━━ Dataset excerpt
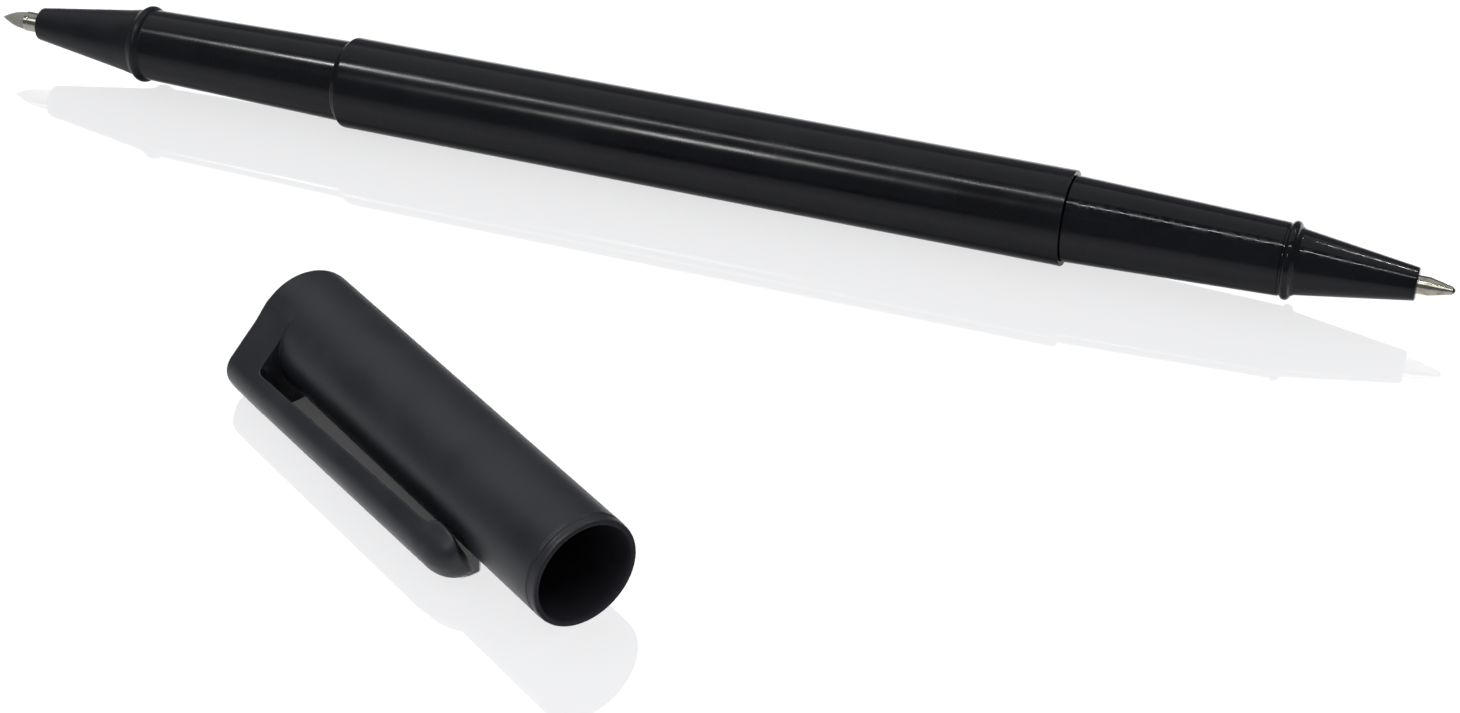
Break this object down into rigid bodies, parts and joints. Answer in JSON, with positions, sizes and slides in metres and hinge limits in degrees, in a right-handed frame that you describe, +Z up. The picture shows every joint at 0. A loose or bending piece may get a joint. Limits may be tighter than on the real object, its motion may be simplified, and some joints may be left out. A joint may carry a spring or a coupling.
{
  "type": "counterfeit detector pen",
  "caption": "Double-ended pen with an iodine fibre nib for testing banknotes at one end, a ballpoint at the other, and a loose push-on clip cap lying beside it.",
  "frame": {"origin": "under the middle of the pen and cap together, on the surface they lie on", "axes": "+X along the pen from the detector nib towards the ballpoint, +Z up, the loose cap on the -Y side"},
  "size_m": [0.1724, 0.0834, 0.0114],
  "materials": {
    "gloss_black": "gloss",
    "satin_black": "satin",
    "cap_black": "fine matte",
    "nickel_silver": "polished",
    "carbide_ball": "polished",
    "fibre": "pressed fibre",
    "iodine_wool": "soaked wool",
    "clear_film": "gloss",
    "milky_plastic": "satin",
    "black_ink": "wet",
    "grease": "wet",
    "seal_grey": "soft"
  },
  "bodies": {
    "pen": {"barrel": "gloss_black", "detector_nose": "satin_black", "nib_collar": "nickel_silver", "detector_nib": "fibre", "ink_reservoir": "iodine_wool", "reservoir_film": "clear_film", "dividing_plug": "milky_plastic"},
    "ballpoint_unit": {"ballpoint_section": "gloss_black", "ballpoint_nose": "gloss_black", "ballpoint_tip": "nickel_silver", "tip_holder": "milky_plastic", "refill_tube": "milky_plastic", "ink_column": "black_ink", "grease_follower": "grease", "refill_tail_plug": "milky_plastic"},
    "ball": {"writing_ball": "carbide_ball"},
    "cap": {"cap_shell": "cap_black", "cap_inner_seal": "seal_grey"},
    "clip": {"cap_clip": "cap_black"}
  },
  "joints": [
    {"name": "section_pull", "type": "slide", "parent": "pen", "child": "ballpoint_unit", "axis": [1, 0, 0], "range_m": [0, 0.04]},
    {"name": "ball_roll", "type": "hinge", "parent": "ballpoint_unit", "child": "ball", "pos_m": [0.08581, 0.0365, 0.00525], "axis": [0, 1, 0], "continuous": true},
    {"name": "cap_push", "type": "slide", "parent": "pen", "child": "cap", "axis": [0.8339, -0.5519, 0], "range_m": [0, 0.0463]},
    {"name": "clip_flex", "type": "hinge", "parent": "cap", "child": "clip", "pos_m": [-0.0236, -0.01855, 0.00225], "axis": [0.2161, 0.3264, -0.9202], "range_deg": [0, 2.5], "stiffness_Nm_per_rad": 0.6}
  ]
}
━━━━
Word for word, write out the data.

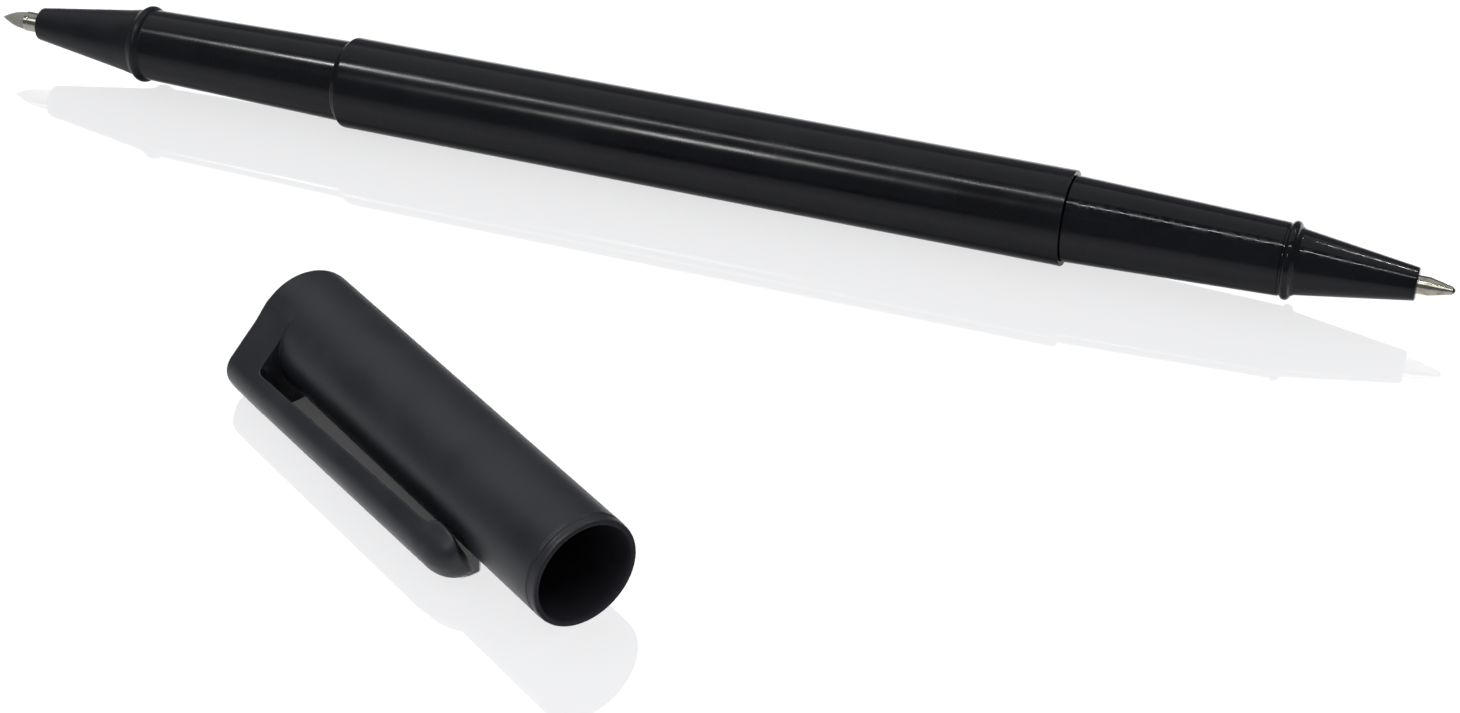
Break this object down into rigid bodies, parts and joints. Answer in JSON, with positions, sizes and slides in metres and hinge limits in degrees, in a right-handed frame that you describe, +Z up. The picture shows every joint at 0. A loose or bending piece may get a joint. Limits may be tighter than on the real object, its motion may be simplified, and some joints may be left out. A joint may carry a spring or a coupling.
{
  "type": "counterfeit detector pen",
  "caption": "Double-ended pen with an iodine fibre nib for testing banknotes at one end, a ballpoint at the other, and a loose push-on clip cap lying beside it.",
  "frame": {"origin": "under the middle of the pen and cap together, on the surface they lie on", "axes": "+X along the pen from the detector nib towards the ballpoint, +Z up, the loose cap on the -Y side"},
  "size_m": [0.1724, 0.0834, 0.0114],
  "materials": {
    "gloss_black": "gloss",
    "satin_black": "satin",
    "cap_black": "fine matte",
    "nickel_silver": "polished",
    "carbide_ball": "polished",
    "fibre": "pressed fibre",
    "iodine_wool": "soaked wool",
    "clear_film": "gloss",
    "milky_plastic": "satin",
    "black_ink": "wet",
    "grease": "wet",
    "seal_grey": "soft"
  },
  "bodies": {
    "pen": {"barrel": "gloss_black", "detector_nose": "satin_black", "nib_collar": "nickel_silver", "detector_nib": "fibre", "ink_reservoir": "iodine_wool", "reservoir_film": "clear_film", "dividing_plug": "milky_plastic"},
    "ballpoint_unit": {"ballpoint_section": "gloss_black", "ballpoint_nose": "gloss_black", "ballpoint_tip": "nickel_silver", "tip_holder": "milky_plastic", "refill_tube": "milky_plastic", "ink_column": "black_ink", "grease_follower": "grease", "refill_tail_plug": "milky_plastic"},
    "ball": {"writing_ball": "carbide_ball"},
    "cap": {"cap_shell": "cap_black", "cap_inner_seal": "seal_grey"},
    "clip": {"cap_clip": "cap_black"}
  },
  "joints": [
    {"name": "section_pull", "type": "slide", "parent": "pen", "child": "ballpoint_unit", "axis": [1, 0, 0], "range_m": [0, 0.04]},
    {"name": "ball_roll", "type": "hinge", "parent": "ballpoint_unit", "child": "ball", "pos_m": [0.08581, 0.0365, 0.00525], "axis": [0, 1, 0], "continuous": true},
    {"name": "cap_push", "type": "slide", "parent": "pen", "child": "cap", "axis": [0.8339, -0.5519, 0], "range_m": [0, 0.0463]},
    {"name": "clip_flex", "type": "hinge", "parent": "cap", "child": "clip", "pos_m": [-0.0236, -0.01855, 0.00225], "axis": [0.2161, 0.3264, -0.9202], "range_deg": [0, 2.5], "stiffness_Nm_per_rad": 0.6}
  ]
}